Task prompt ->
Restate word for word the lines that begin the listing and end with the line holding "back_chamfer = 0.75".

Information shown ->
⁂

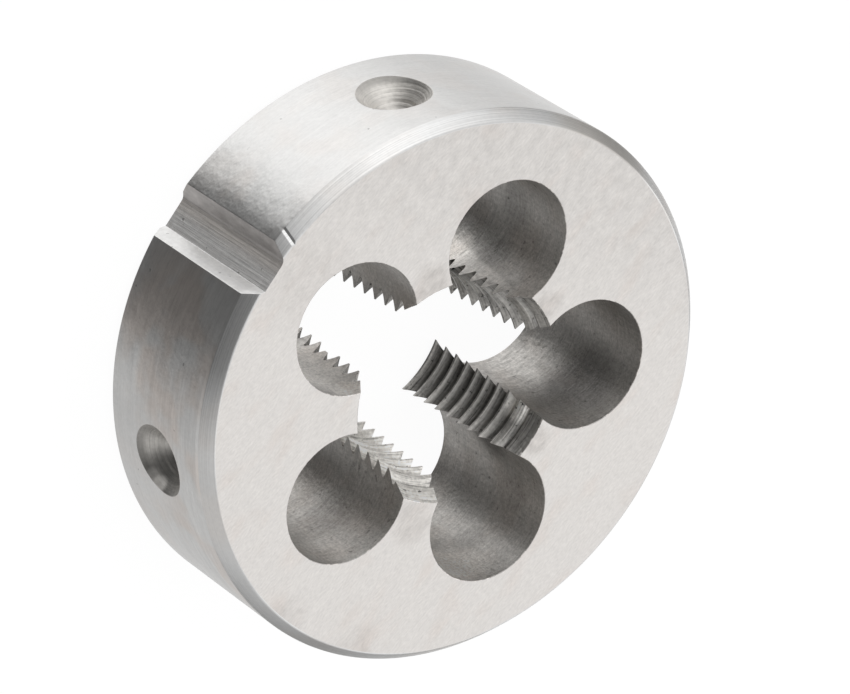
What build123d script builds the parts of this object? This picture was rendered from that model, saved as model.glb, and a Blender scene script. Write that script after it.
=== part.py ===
"""Round threading die: one ground steel disc that cuts an outside thread.

The die lies flat on its back face with its lead-in face up. The origin is the
middle of the back face, +Z is the die's axis and the setting notch is at -Y.
"""
import os
from math import atan, cos, degrees, pi, radians, sin, sqrt, tan

from build123d import *

# Disc
outer_diameter = 45.0
thickness = 14.0
front_chamfer_width = 0.8
front_chamfer_height = 1.0
back_chamfer = 0.75

# Clearance holes, which part the thread into lands and take the chips
clearance_hole_count = 5
clearance_hole_diameter = 10.64
clearance_circle_diameter = 23.73

# Thread: 18 threads in 25.4 mm, right-handed, narrowing towards the back face
thread_pitch = 25.4 / 18
thread_angle = 60.0
thread_taper_on_diameter = 1 / 16
crest_diameter_at_back = 14.7
crest_flat_width = 0.176
root_flat_width = 0.176
# Height of the first crest above the back face, on the +X side
first_crest_height = 0.354
# Each groove arc ends inside the clearance holes at either side of its land
groove_arc_share_of_step = 0.9

# Lead-in chamfer, which leaves the first teeth cut short
lead_diameter_at_face = 18.2
lead_half_angle = 30.0

# Setting notch: a V with a milled flat floor, cut along the whole rim
notch_floor_width = 2.5
notch_floor_depth = 1.15
notch_included_angle = 90.0

# Conical seats in the rim for the holder's fixing screws, one either side of the notch
seat_angle_from_notch = 46.75
seat_diameter = 5.7
seat_included_angle = 90.0
seat_bottom_diameter = 1.2

# How far a cutting tool runs past the face that it leaves
run_out = 1.0

outer_radius = outer_diameter / 2
notch_direction = -90.0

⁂

Task answer ->
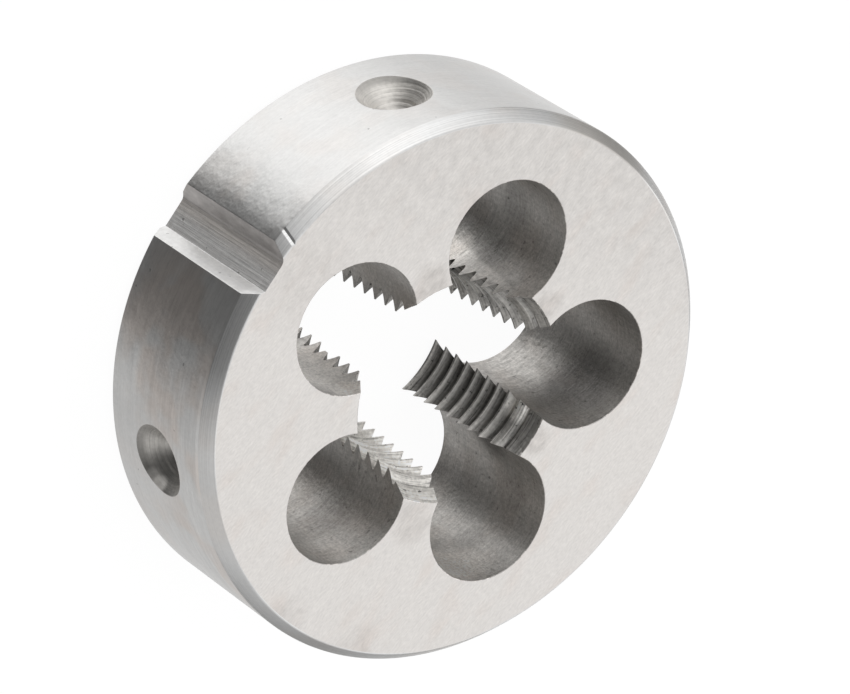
What build123d script builds the parts of this object? This picture was rendered from that model, saved as model.glb, and a Blender scene script. Write that script after it.
=== part.py ===
"""Round threading die: one ground steel disc that cuts an outside thread.

The die lies flat on its back face with its lead-in face up. The origin is the
middle of the back face, +Z is the die's axis and the setting notch is at -Y.
"""
import os
from math import atan, cos, degrees, pi, radians, sin, sqrt, tan

from build123d import *

# Disc
outer_diameter = 45.0
thickness = 14.0
front_chamfer_width = 0.8
front_chamfer_height = 1.0
back_chamfer = 0.75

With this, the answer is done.